Because not everyone is cheering. Far-right activists including the US conspiracy theorist Alex Jones have used her elevation to peddle the notion that Ireland, north and south, is being “invaded”. She has received death threats and racist abuse.

“To have your life threatened is not a good feeling when you genuinely just want to serve the people of your city,” the incoming mayor said in an interview. “People are absorbing populist information that is quite loud. It’s kind of like every single problem that exists in the north of Ireland or across Ireland has been caused by immigrants.”

Seenoi-Barr’s symbolic breakthrough at Derry and Strabane district council has coincided with a backlash against immigrants and refugees on both sides of the border and a row between London and Dublin over asylum seekers entering the republic via Northern Ireland.
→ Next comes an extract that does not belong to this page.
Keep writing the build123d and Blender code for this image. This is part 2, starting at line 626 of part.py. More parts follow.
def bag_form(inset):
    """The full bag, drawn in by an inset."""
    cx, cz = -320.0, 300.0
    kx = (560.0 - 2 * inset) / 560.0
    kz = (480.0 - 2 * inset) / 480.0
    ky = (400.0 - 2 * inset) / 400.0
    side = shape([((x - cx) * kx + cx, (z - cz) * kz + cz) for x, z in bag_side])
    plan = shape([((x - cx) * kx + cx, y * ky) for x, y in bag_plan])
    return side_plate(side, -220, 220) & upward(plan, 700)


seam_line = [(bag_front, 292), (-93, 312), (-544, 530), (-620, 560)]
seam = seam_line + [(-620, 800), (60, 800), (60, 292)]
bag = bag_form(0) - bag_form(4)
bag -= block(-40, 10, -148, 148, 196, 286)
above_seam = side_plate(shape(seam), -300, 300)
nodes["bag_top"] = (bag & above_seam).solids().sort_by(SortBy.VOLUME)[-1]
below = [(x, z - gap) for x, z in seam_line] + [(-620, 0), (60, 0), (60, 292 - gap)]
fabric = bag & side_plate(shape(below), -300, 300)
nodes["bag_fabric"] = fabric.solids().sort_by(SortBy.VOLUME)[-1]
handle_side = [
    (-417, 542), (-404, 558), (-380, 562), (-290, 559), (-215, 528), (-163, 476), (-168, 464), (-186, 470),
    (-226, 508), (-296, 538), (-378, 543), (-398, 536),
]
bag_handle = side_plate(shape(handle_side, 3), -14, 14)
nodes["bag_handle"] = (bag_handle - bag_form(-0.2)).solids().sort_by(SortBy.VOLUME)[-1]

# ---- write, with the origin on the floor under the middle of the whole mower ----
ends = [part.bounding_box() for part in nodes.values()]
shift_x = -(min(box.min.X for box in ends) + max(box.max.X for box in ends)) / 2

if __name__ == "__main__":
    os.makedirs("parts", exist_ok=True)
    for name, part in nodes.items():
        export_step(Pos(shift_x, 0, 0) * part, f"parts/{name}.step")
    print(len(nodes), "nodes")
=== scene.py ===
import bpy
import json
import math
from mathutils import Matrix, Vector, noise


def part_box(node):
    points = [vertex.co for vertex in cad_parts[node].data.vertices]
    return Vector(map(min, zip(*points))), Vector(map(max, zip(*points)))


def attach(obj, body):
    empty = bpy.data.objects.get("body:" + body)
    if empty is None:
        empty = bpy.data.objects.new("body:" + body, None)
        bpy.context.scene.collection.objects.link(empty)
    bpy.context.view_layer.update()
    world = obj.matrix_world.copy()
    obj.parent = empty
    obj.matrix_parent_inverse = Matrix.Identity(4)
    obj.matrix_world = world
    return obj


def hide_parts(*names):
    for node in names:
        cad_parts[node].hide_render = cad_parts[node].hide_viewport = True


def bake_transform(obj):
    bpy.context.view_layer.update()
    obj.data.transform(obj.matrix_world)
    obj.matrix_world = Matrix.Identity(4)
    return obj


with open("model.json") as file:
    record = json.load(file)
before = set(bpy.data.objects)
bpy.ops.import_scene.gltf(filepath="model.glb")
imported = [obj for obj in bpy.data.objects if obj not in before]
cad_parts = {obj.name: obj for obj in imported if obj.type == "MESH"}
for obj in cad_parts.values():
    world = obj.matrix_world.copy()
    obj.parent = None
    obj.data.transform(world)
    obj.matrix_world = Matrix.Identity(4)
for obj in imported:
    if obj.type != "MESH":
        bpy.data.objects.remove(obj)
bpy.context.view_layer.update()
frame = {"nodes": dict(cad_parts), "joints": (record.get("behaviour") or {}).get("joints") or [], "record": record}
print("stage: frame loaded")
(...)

“I don’t think I would have ever been elected in Derry if people were hostile but if you look at reports of hate crimes [across Northern Ireland] we do have racism,” she said. “If you talk about housing pressures, the scapegoat is immigrants. The collapsing NHS, the scapegoat is immigrants. Lack of school infrastructure, the scapegoat is immigrants.”

Over the past year, police recorded 1,353 racist incidents and 839 racist crimes, the highest figure since records began in 2004-05.

The Social Democratic and Labour party (SDLP) councillor said she felt safe in Derry but had become more security-conscious since doing a six-week “self-defence” course that included running, weight-lifting and threat assessment. “I hated it at first, but then I began to feel strong and enjoyed it,” she said.

Seenoi-Barr, 42, did the course earlier this year at the request of relatives in Kenya who became alarmed after an anti-immigrant riot in Dublin last November. She happened to be in the Irish capital at the time and received death threats after calling the chaos xenophobic terror.

Threats resumed in April after the SDLP chose her to become mayor under a rotating system with other parties in Northern Ireland’s second city.

Jones tweeted to his 2.3 million followers that the World Economic Forum – a bogeyman for the far-right – was installing “invaders” as mayors in Ireland, just as it had in London. Many abusive posts on X appeared to come from accounts in the Republic of Ireland. Police in Derry arrested a 30-year-old man on suspicion of harassment and threats to kill.

Immigration and diversity in Northern Ireland have increased since the 1998 Good Friday agreement, albeit from a tiny base. The 2001 census recorded 14,300 people, or 0.8% of the population, as belonging to an ethnic minority. By 2021, it was 65,600 people, or 3.4%.

Intimidation was deterring some “good politicians” from challenging hate-mongers, said Seenoi-Barr. “It is the fear.” But threats from “keyboard warriors” would not stop her leading the council, she said. “This city has given me so much, it has given me a family, it has given me a safe environment, it’s given me friends and it’s given me a home, so all you really want to do is give back.”

Far-right animosity reflected a longstanding UK government policy to create a “hostile environment” for illegal migration, with Rishi Sunak’s Rwanda deportation plan its latest incarnation, said the new mayor.

The result is that refugees who are fleeing persecution and migrants such as doctors and nurses who sustain the NHS are lumped together and demonised, she said. “The message is ‘we don’t want people who are different to be coming here’.”

Seenoi-Barr grew up in Narok in southern Kenya. Her father was a doctor and her mother ran a business. Seenoi-Barr attended university and is proud of her “beautiful, vibrant” Maasai heritage, but not the traditions of early marriage and female genital mutilation, which she campaigned against, and superstitions about disability. To shield her son, who is autistic, she moved to Northern Ireland in 2010, she said.

In 2012, she founded an advocacy network, North West Migrants Forum, that now has six staff and 50 volunteers. She married a local man and joined the moderate nationalist SDLP in 2015. Its leader, Colum Eastwood, persuaded her to run for council in 2018. She lost the 2019 election, was co-opted in 2021 and held the seat in a 2023 election.

When she was selected as mayor, two SDLP councillors, Jason Barr and Shauna Cusack, quit the party in protest, saying the process was undemocratic. The SDLP defended the appointment but apologised for poor communication.

Seenoi-Barr said she favoured constitutional change in Northern Ireland, but only after careful planning and engaging with unionists. “I’m all for a united Ireland but I do believe we need to unite our people first.”

Relatives from Kenya will be at the guildhall for what she hopes will be a joyous ceremony. “I have 14 siblings. We always said that we were a Catholic family, even though we are not.”